(DIRECTION) Below is a listing; restate from it, character for character, the lines beginning at the line holding "for (let i = 0;" and ending at the line holding "points = [vertex.co", both included.

(DATA SUPPLIED)
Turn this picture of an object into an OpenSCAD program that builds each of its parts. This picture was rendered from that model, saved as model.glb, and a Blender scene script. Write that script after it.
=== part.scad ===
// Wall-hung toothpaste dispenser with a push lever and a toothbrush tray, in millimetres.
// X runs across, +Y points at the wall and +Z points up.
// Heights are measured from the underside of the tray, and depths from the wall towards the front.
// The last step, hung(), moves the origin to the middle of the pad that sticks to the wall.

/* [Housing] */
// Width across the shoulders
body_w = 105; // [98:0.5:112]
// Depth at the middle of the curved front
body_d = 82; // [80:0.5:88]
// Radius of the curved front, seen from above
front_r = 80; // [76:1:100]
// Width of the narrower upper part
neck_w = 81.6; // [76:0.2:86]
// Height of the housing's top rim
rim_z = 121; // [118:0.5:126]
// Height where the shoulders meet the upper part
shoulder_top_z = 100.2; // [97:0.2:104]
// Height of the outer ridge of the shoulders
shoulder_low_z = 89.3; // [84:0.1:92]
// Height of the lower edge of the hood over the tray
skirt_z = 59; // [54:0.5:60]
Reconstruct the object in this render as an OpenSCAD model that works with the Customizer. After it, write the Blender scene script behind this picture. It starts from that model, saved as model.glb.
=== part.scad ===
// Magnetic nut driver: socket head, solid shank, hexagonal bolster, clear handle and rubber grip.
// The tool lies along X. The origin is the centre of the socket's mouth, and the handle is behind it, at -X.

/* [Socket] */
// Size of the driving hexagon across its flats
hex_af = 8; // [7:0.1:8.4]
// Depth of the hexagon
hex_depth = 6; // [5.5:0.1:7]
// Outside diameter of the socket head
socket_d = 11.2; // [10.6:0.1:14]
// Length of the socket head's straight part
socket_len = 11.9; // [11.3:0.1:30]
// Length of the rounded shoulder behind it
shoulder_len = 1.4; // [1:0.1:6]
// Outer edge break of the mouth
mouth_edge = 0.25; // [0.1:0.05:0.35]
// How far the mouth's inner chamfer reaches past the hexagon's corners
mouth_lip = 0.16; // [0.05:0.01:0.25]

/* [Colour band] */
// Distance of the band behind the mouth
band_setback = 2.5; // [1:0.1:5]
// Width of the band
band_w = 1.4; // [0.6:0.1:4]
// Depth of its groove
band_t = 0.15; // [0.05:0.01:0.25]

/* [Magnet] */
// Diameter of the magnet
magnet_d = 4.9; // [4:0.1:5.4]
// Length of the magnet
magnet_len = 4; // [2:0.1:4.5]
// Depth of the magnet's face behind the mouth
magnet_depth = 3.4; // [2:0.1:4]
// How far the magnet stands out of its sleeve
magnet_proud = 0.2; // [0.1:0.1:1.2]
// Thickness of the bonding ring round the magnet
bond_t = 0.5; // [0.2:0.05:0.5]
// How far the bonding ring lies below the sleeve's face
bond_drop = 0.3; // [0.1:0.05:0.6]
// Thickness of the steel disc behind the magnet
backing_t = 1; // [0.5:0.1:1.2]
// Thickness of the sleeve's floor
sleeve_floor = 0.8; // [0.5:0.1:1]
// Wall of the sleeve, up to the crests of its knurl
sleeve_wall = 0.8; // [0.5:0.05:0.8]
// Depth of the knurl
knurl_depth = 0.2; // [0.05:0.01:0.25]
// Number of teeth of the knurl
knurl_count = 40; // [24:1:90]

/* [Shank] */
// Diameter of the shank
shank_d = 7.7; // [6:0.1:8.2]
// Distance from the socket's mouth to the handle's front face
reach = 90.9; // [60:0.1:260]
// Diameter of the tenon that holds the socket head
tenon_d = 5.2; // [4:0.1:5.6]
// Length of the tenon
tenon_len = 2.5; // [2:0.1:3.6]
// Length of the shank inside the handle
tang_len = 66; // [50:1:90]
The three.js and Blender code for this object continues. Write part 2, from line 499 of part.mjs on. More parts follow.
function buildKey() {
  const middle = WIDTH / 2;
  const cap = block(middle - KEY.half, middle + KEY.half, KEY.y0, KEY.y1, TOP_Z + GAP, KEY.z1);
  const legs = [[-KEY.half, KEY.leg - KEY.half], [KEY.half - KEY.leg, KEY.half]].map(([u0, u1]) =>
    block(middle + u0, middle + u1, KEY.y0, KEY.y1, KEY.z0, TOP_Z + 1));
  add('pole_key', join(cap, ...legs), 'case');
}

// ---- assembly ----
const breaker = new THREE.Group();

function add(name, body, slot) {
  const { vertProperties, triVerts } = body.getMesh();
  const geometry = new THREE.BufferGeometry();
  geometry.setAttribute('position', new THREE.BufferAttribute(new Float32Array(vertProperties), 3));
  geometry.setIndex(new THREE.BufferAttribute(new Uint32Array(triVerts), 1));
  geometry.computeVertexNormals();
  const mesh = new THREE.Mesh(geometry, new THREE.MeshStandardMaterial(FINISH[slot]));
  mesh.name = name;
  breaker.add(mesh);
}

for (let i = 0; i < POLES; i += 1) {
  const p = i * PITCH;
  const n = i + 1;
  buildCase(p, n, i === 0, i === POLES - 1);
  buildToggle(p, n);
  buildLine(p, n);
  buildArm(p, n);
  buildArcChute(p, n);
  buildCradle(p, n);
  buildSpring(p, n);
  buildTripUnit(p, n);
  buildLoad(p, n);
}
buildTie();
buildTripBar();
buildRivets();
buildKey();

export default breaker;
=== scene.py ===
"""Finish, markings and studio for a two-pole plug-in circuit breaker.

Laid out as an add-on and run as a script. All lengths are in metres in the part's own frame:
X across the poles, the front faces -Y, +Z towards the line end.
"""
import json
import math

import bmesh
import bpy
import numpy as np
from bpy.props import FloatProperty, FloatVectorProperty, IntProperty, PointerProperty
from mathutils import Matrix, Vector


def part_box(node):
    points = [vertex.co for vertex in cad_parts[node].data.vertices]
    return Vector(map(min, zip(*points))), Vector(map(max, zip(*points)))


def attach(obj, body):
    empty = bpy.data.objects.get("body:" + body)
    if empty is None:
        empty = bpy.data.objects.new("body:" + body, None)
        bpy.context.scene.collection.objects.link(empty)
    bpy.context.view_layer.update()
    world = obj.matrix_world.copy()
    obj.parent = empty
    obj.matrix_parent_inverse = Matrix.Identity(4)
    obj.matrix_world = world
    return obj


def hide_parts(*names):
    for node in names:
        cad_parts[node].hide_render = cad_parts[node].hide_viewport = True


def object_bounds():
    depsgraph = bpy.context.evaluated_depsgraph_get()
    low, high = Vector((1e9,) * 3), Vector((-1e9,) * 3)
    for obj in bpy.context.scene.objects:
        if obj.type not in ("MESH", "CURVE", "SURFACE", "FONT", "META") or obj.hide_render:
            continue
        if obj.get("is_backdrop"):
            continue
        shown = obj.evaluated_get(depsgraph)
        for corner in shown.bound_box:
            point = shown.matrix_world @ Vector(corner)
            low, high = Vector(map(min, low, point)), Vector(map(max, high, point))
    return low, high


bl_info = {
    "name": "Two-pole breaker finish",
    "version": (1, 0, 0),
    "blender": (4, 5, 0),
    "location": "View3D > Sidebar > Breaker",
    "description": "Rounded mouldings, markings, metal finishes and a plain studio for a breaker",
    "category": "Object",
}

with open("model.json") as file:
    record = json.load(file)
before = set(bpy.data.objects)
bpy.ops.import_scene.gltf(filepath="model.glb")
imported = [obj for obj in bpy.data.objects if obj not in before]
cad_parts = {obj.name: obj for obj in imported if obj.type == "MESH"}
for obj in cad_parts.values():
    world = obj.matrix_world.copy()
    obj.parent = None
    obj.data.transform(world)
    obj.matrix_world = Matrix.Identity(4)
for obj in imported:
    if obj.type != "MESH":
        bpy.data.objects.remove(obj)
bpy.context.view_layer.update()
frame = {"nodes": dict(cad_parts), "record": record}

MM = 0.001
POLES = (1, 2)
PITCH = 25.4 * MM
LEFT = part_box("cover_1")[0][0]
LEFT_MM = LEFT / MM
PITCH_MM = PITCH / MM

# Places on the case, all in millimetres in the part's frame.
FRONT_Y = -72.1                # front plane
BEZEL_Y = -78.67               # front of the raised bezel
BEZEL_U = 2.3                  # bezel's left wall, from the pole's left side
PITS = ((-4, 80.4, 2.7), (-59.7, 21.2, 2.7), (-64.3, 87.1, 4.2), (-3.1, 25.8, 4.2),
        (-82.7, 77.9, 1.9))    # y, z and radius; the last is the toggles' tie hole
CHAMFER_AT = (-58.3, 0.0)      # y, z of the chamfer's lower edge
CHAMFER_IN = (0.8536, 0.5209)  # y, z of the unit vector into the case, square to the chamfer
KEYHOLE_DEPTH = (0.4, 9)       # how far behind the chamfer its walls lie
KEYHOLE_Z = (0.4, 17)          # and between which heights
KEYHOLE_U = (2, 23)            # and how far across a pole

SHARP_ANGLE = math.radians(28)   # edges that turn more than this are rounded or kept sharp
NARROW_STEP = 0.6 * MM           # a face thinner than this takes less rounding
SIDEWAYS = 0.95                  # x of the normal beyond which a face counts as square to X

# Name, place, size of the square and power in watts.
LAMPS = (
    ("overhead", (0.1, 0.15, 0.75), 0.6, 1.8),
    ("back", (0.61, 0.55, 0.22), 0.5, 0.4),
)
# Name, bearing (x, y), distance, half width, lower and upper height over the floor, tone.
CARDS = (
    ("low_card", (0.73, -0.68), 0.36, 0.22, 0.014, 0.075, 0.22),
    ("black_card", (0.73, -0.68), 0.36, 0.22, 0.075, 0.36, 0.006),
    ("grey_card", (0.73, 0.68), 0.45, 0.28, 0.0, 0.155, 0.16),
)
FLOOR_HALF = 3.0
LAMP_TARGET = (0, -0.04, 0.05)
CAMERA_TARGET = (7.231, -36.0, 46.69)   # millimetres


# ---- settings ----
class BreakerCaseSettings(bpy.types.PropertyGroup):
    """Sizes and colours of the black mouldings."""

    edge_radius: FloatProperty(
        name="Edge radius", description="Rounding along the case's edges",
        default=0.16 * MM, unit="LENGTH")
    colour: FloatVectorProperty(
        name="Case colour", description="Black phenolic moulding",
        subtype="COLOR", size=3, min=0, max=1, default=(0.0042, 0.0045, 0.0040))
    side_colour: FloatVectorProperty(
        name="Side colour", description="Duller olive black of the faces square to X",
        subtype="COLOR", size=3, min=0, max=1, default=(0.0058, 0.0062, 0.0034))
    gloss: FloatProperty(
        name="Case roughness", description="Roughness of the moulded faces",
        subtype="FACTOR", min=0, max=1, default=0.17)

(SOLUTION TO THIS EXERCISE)
for (let i = 0; i < POLES; i += 1) {
  const p = i * PITCH;
  const n = i + 1;
  buildCase(p, n, i === 0, i === POLES - 1);
  buildToggle(p, n);
  buildLine(p, n);
  buildArm(p, n);
  buildArcChute(p, n);
  buildCradle(p, n);
  buildSpring(p, n);
  buildTripUnit(p, n);
  buildLoad(p, n);
}
buildTie();
buildTripBar();
buildRivets();
buildKey();

export default breaker;
=== scene.py ===
"""Finish, markings and studio for a two-pole plug-in circuit breaker.

Laid out as an add-on and run as a script. All lengths are in metres in the part's own frame:
X across the poles, the front faces -Y, +Z towards the line end.
"""
import json
import math

import bmesh
import bpy
import numpy as np
from bpy.props import FloatProperty, FloatVectorProperty, IntProperty, PointerProperty
from mathutils import Matrix, Vector


def part_box(node):
    points = [vertex.co for vertex in cad_parts[node].data.vertices]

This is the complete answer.